His forecast includes very different and contradictory scenarios that range from “the gradual decay” of the current regime and peaceful “perestroika 2” to revolutionary chaos and collapse.
Beyond Putin’s high approval ratings
At the same time, other panelists focused on the approval ratings of Putin. Among them is Russia’s prominent sociologist, Aleksei Levinson, head of Levada Center’s Analytical Department. He explained why Russians support their president and what is the nature of this support. According to him, the phenomenon of Putin doesn’t deal with a cult – it deals with the sacrosanct nature of his political image.
“There is no phenomenon of the cult, there is the sacred nature of his political figure,” he said, pointing out that most Russians treat him not as Putin the human, but rather as Putin the sacred symbol who “is not responsible for economic crisis, but responsible for Russia’s greatness” and unity. That’s the reason why the “besieged fortress” mentality political narrative penetrates its way into Russians’ hearts and minds.
However, another panelist – Andrei Kolesnikov, a board member of the Gaidar Foundation and famous journalist – argues that Russians’ attempts to depict Putin as a sacred symbol looks like “a totalitarian characteristic of an authoritarian regime.” Kolesnikov proposes another explanation for the President’s high ratings.
“The rating of Putin is not the rating of support [from the population],” he said. “This is the rating of [people’s] political apathy: Leave me alone – and I support the authorities!”
However, Levinson warns about the fragility of such ratings because “we live in the zone of very high risk,” in the state of “the inverted pyramid that rests only on one point” and might collapse at any moment.
Likewise, most participants of the discussion – including Harvard University Professor Timothy Colton – argue that Putin’s ratings might drop dramatically in 2015, while few experts believe the rating will remain the same in the face of economic challenges. Among them is Tatyana Vorozheikina, an independent political expert and a former researcher at the Levada Center.

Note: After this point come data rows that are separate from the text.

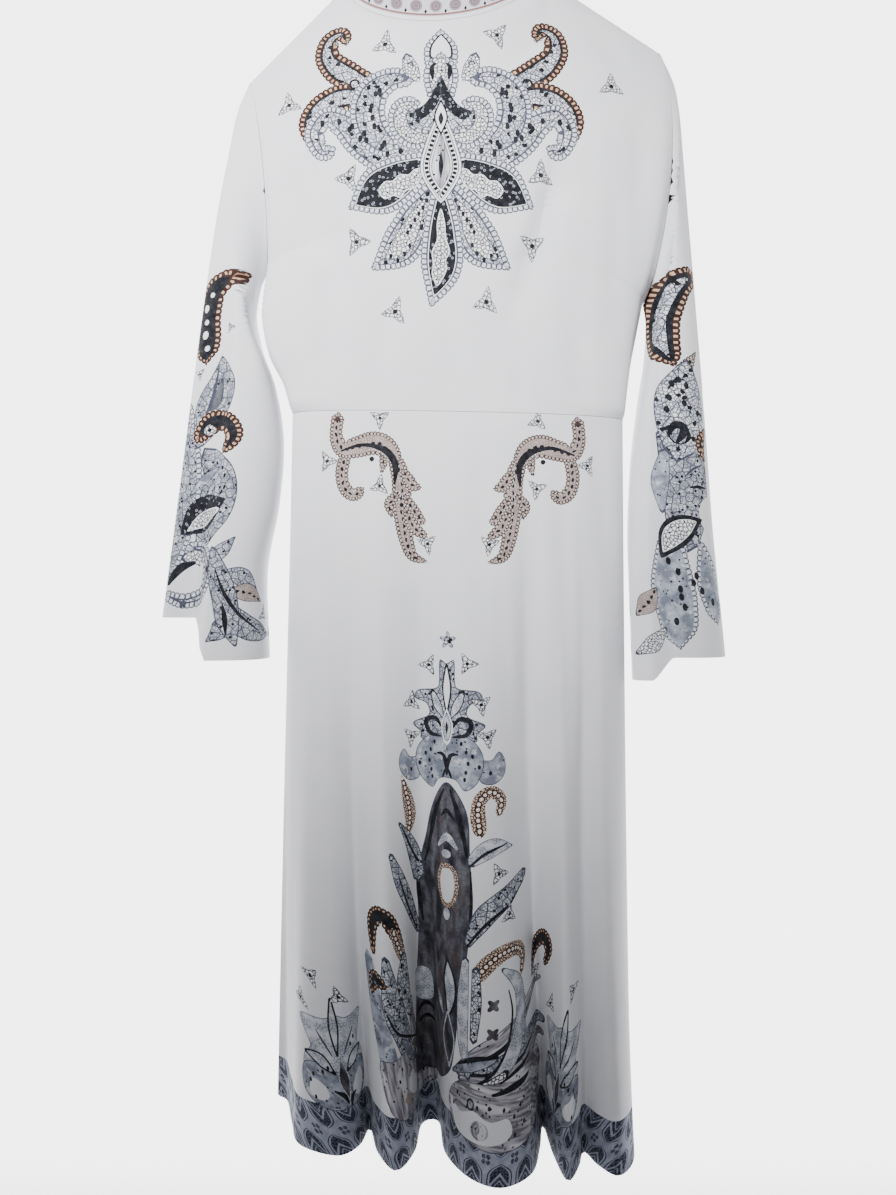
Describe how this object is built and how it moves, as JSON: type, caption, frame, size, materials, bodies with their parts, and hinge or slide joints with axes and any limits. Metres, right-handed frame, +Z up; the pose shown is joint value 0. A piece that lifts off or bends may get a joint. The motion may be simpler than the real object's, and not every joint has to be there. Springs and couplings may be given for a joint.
{
  "type": "caftan dress on a hanger",
  "caption": "Long white jersey caftan with bell sleeves, a stand collar and a paisley print, hanging on a plain wooden hanger.",
  "frame": {"origin": "the inside top of the hanger's hook, where it rests on a rail", "axes": "+Z up; the front of the garment, the side shown, faces -Y; +X is to the right seen from the front"},
  "size_m": [0.5808, 0.2026, 1.307],
  "materials": {
    "jersey": "smooth white printed jersey",
    "printed_band": "printed jersey, blue-grey on white",
    "hanger_wood": "clear satin lacquer",
    "hook_wire": "bright plated wire"
  },
  "bodies": {
    "root": {"bodice_front": "jersey", "bodice_back": "jersey", "skirt_front": "jersey", "skirt_back": "jersey", "sleeve_left": "jersey", "sleeve_right": "jersey", "neck_binding": "jersey", "stand_collar": "printed_band", "hanger_body": "hanger_wood", "hanger_hook": "hook_wire"}
  },
  "joints": []
}
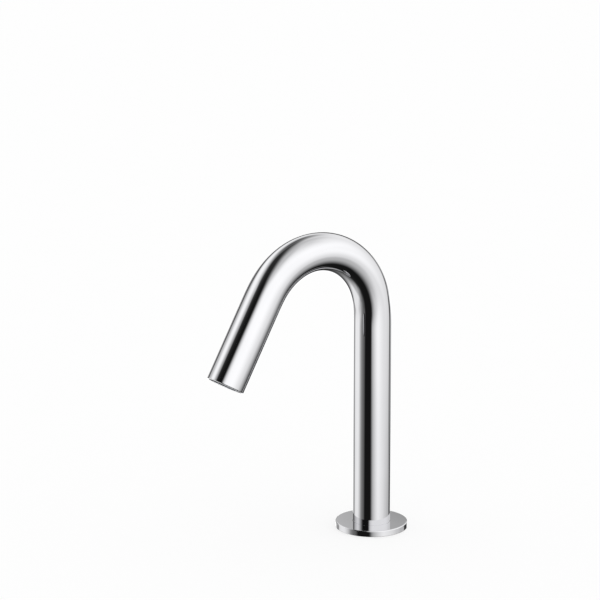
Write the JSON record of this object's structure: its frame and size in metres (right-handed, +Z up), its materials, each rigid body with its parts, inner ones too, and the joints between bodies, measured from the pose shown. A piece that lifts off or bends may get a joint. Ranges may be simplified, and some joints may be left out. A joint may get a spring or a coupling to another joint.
{
  "type": "sensor tap",
  "caption": "Slim chrome gooseneck sensor tap for a basin deck: bent tube on a round flange, sensor window and aerator in its mouth, threaded shank below.",
  "frame": {"origin": "centre of the base gasket's underside, on the surface of the deck that the tap stands on", "axes": "+Z up along the column; the spout reaches towards -Y, the user's side; +X is to the right of someone who looks along +Y"},
  "size_m": [0.048, 0.1534, 0.2785],
  "materials": {
    "chrome_plate": "chromium plate on polished brass",
    "turned_brass": "turned and threaded brass",
    "stainless_steel": "stamped stainless steel",
    "black_rubber": "moulded EPDM rubber",
    "dark_acetal": "moulded black acetal",
    "grey_acetal": "moulded grey acetal",
    "white_hose": "extruded cross-linked polyethylene",
    "cable_jacket": "extruded soft PVC",
    "smoked_window": "polished infrared-pass polycarbonate",
    "circuit_board": "solder-masked glass-epoxy board",
    "black_epoxy": "transfer-moulded epoxy"
  },
  "bodies": {
    "tap": {"spout_tube": "chrome_plate", "base_flange": "chrome_plate", "base_gasket": "black_rubber", "mounting_shank": "turned_brass", "bottom_plug": "dark_acetal", "inlet_nipple": "turned_brass", "cable_gland": "black_rubber", "water_hose": "white_hose", "hose_ferrules": "stainless_steel", "sensor_cable": "cable_jacket", "nozzle_block": "dark_acetal", "block_seal_ring": "black_rubber", "grub_screw": "stainless_steel", "sensor_window": "smoked_window", "window_seal": "black_rubber", "sensor_case": "dark_acetal", "case_cover": "dark_acetal", "ir_emitter": "black_epoxy", "ir_receiver": "black_epoxy", "light_barrier": "dark_acetal", "sensor_board": "circuit_board", "sensor_chip": "black_epoxy"},
    "clamp_washers": {"rubber_washer": "black_rubber", "steel_washer": "stainless_steel"},
    "fixing_nut": {"fixing_nut": "turned_brass"},
    "aerator_seal": {"aerator_seal": "black_rubber"},
    "aerator": {"aerator_shell": "grey_acetal", "outlet_mesh": "grey_acetal", "jet_plate": "grey_acetal", "flow_regulator": "grey_acetal", "regulator_ring": "black_rubber", "inlet_screen": "grey_acetal"}
  },
  "joints": [
    {"name": "washer_travel", "type": "slide", "parent": "tap", "child": "clamp_washers", "axis": [0, 0, 1], "range_m": [-0.018, 0.015]},
    {"name": "nut_turn", "type": "hinge", "parent": "clamp_washers", "child": "fixing_nut", "pos_m": [0, 0, -0.029], "axis": [0, 0, 1], "range_deg": [-4321, 3601]},
    {"name": "aerator_travel", "type": "slide", "parent": "tap", "child": "aerator_seal", "axis": [0, -0.5, -0.866], "range_m": [0, 0.01]},
    {"name": "aerator_turn", "type": "hinge", "parent": "aerator_seal", "child": "aerator", "pos_m": [0, -0.11553, 0.11398], "axis": [0, -0.5, -0.866], "range_deg": [0, 3601]}
  ],
  "couplings": [
    {"joint": "nut_turn", "follows": "washer_travel", "rad_per_m": 4188.8},
    {"joint": "aerator_turn", "follows": "aerator_travel", "rad_per_m": 6283.2}
  ]
}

'There is only one current scenario: the plane in a tailspin'
Vorozheikina mentions the high level of volatility and, particularly, points to the plight of the Russian economy that threatens the Kremlin. At the same time, Vorozheikina questions the effectiveness of Russia’s political system and calls for reforms.
“Obviously, any political reforms will pose a threat to the regime, the goal of this regime is self-preservation. The power exists for the sake of power,” she added, predicting that there will be “the erosion of the political regime” if the crisis persists.
Meanwhile, Russia’s famous political expert Dmitry Oreshkin sounds more ambivalent about the country’s future prospects. While admitting that Putin can save Russia’s territorial integrity and unity over the short- and mid-term, he assumes that the long-term scenario of the Russian development is gloomier from the point of view of social disorder, protests and great disappointment. Even though the population of Russia sees Crimea’s incorporation as a big success in his foreign policy, this move may create a false, “virtual” sense of euphoria that might backfire in the future.
“[Russians are] going up in the air and experiencing mental victories with great pleasure, but there will be not any pleasure at all when we need to pay for this in reality,” he said. “And the authorities, by the way, start understanding it not only on the theoretical level like we do, but also on the practical one. If four months ago, there was a tug of war for Donbas, now there are attempts to shove it back.”
Likewise, Kolesnikov warns that the “sobering” reality will be very hard to endure for those Russians who were exhilarated by Crimea’s incorporation and have been living in “a magic fairy tale” that represents the sacrosanct nature of Crimea. In the same way, Nikolai Petrov, another panelist and professor at Moscow’s Higher School of Economics, argues that Russia is now in an extremely vulnerable position and “there is currently only one scenario: the plane in a tailspin.”
“The country is the hostage of the regime. The regime is the hostage of Putin. Putin is the hostage of his decision [and policy to Ukraine]. He is unable to change the [downward] trajectory of the current movement,” Petrov said.
What is to be done? Advice from the Kremlin’s critics
Whether they will come true or not, these gloomy forecasts raise one important question: What is to be done? Some experts (Kolesnikov, Colton and Vorozheikina) argue that the rotation of Russia’s political elites will be the most effective measure that will help the regime to survive in the long run.
“No regime can survive without a rotation [in the upper echelons of power],” Colton said.
Meanwhile, Vorozheikina warns against “being trapped into increasing political repressions” and censorship, both of which might be very tempting for the regime now, but can “exacerbate the situation” in the future. “In this regards, let the people talk!” she clarified.
At the same time, Oreshkin calls on the Kremlin to “step aside from the system of expansionist values” and pay more attention to Russia’s domestic problems.
“[It is necessary] to make an attempt to leave one’s mark in Russia’s history not as the man who incorporated Crimea in Russia, but as the one who resolved domestic challenges,” said Oreshkin, proposing that President Putin use his high ratings and the powerful bureaucratic apparatus to change the judicial system.